Kaufering VII


Between June and October 1944, several camps were set up called Kaufering-Landsberg, about 40 kilometres southwest of Munich. These camps were all satellite camps to Dachau and the first prisoners to arrive were Lithuanian Jews. In October 1944 large numbers of czech, polish, hungarian and romanian jews arrived. These prisoners were part of a program called, Jägerstab, and had been moved to Germany as forced labourers. Their task was to establish underground factories for the construction of a new fighter plane called Messerschmitt 262. The prisoners were housed in barracks, half of which laid benath surface. Kaufering VII was established between July and September 1944 and consisted of 62 barracks and had during its existence between 2000 – 3000 prisoners.
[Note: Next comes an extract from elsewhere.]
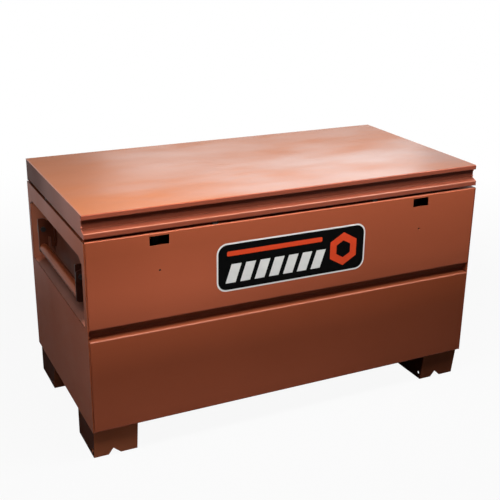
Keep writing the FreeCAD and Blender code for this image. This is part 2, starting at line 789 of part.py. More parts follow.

The prisoners were forced to work on a railway construction and three underground facilities called Walnuss II, Weingut II and Diana II. In 1945, a typhoid epidemic broke out in the camp, killing thousands of prisoners. In late April 1945, the SS evacuated the camp and the prisoners were forced out on Death marches towards Dachau. When the Americans liberated the camp on April 27, 1945, SS had set several barracks on fire and hundreds of corpses were scattered throughout the camps. A few prisoners who had hidden or were left behind by the SS met the American liberators. Hard work, lack of food, supplies and medicines led to the death of about 14,500 out of 30,000 prisoners who were in one of the eleven camps. The entire camp complex was demolished at the end of the war. In 1983 some barracks were found by coincidence at the former site of camp Kaufering VII.

Current status: Demolished with monument (2010).

Address: Erpftinger Strasse, 86899 Landsberg am Lech.

Get there: Car.

My comment:

The ninth episode in the series, Band of Brothers (2001), Why We Fight, is about the liberation of Kaufering IV. This is by far the most well-made and realistic film adaptation made so far by a concentration camp. All Kaufering camps has its own monuments.

Follow up in books: Kogon, Eugen: The Theory and Practice of Hell: The German Concentration Camps and the System Behind Them (2006).